When I was 11 and we still lived in the same home, I hadn’t yet developed the power to sleep on my own. The notorious possibilities of darkness and isolation scared me beyond rational explanation. I required the company of adults until I was sure to have fallen into sleep. Even my brother’s presence in the bottom bunk I had fought my way out of being stuck with brought no reassurance of calm. This boy would fall asleep in the seconds of the lights being turned off and wouldn’t awake until he was late for school the next morning. So, a designated adult in our then-joint family had to stand and tell me tales until drowsiness trapped me. One night when Ajji was on this dreadful duty, she put her foot down and thought to encourage me out of this cowardly way of being.
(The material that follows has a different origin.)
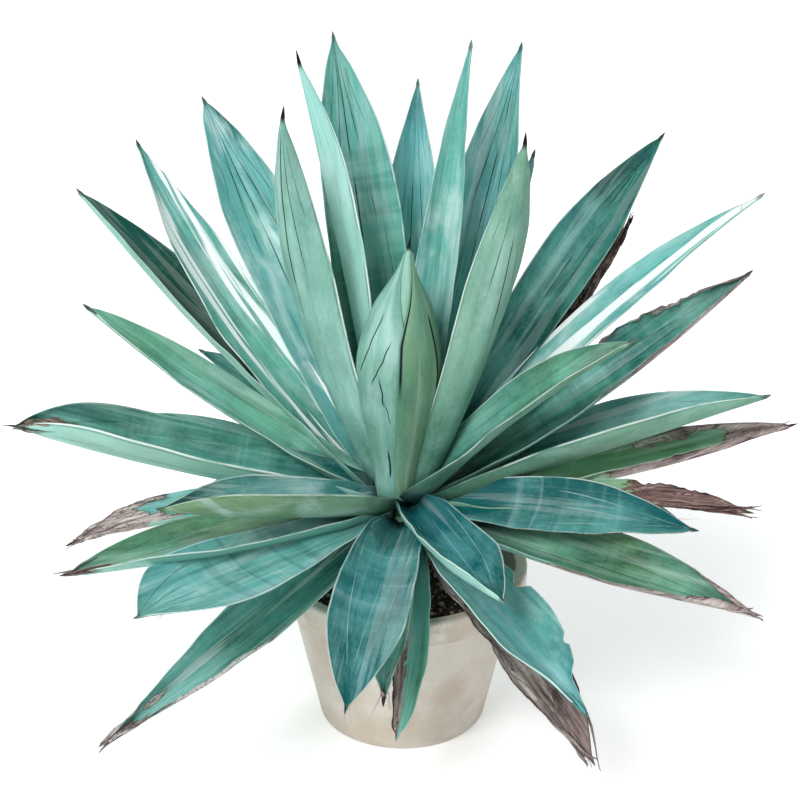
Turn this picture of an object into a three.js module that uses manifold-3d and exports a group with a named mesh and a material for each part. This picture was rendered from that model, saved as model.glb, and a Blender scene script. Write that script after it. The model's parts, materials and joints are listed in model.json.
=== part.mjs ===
// A blue agave in a plain pot: a rosette of long channelled leaves round a pointed bud,
// on a short stem that stands in gritty soil. Millimetres, +Z up, origin under the pot's middle.
import * as THREE from "three";
import { mergeVertices } from "three/addons/utils/BufferGeometryUtils.js";
import Module from "manifold-3d";

const wasm = await Module();
wasm.setup();

// Driving sizes
const GAP = 0.35; // clearance between touching pieces
const POT_HEIGHT = 200;
const POT_RIM_RADIUS = 148;
const POT_FOOT_RADIUS = 100;
const POT_WALL = 9;
const POT_FLOOR = 12;
const RIM_BAND = 34; // height of the thicker band at the pot's mouth
const DRAIN_COUNT = 3;
const DRAIN_RADIUS = 7;
const DRAIN_CIRCLE = 45;
const SOIL_DEPTH_BELOW_RIM = 22;
const SOIL_MOUND = 7; // how much the soil rises towards the stem
const STEM_RADIUS = 33; // where it leaves the soil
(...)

The telling of this tale coincided with my mother and I happening to visit a Durga temple in Kolkata during Pujo where my mother got me a thin, steel kada, and told me that I had the goddess’ protection shielding me day and night— evidently everyone had had it with my proloning gutlessness. Thankfully then, upon my return home, with inspiration and divine fortification, I finally gathered the courage to sleep at night.
Recounting this while I wrote, I thought again of the young girl in two braids. In this very Nedaravalli house, back when it only had one floor, and progressively the sole house in the village without an outhouse bathroom, all this had happened. As a kid, it scandalized me that she was only a teenager when she got married; how old, she hadn’t said. That’s child marriage, I thought to myself in shock. Now the specificities of this child marriage are known to me and it only feels worse to know, thinking of what could have been of her life: possibly nothing very different. Given this destiny of hers, she has done quite well for herself. She embedded in herself not the trait of submissiveness but of resilience. Never once, in any conversation or context, has she backed down, not with bigger matters like property or smaller like letting me wash her plate.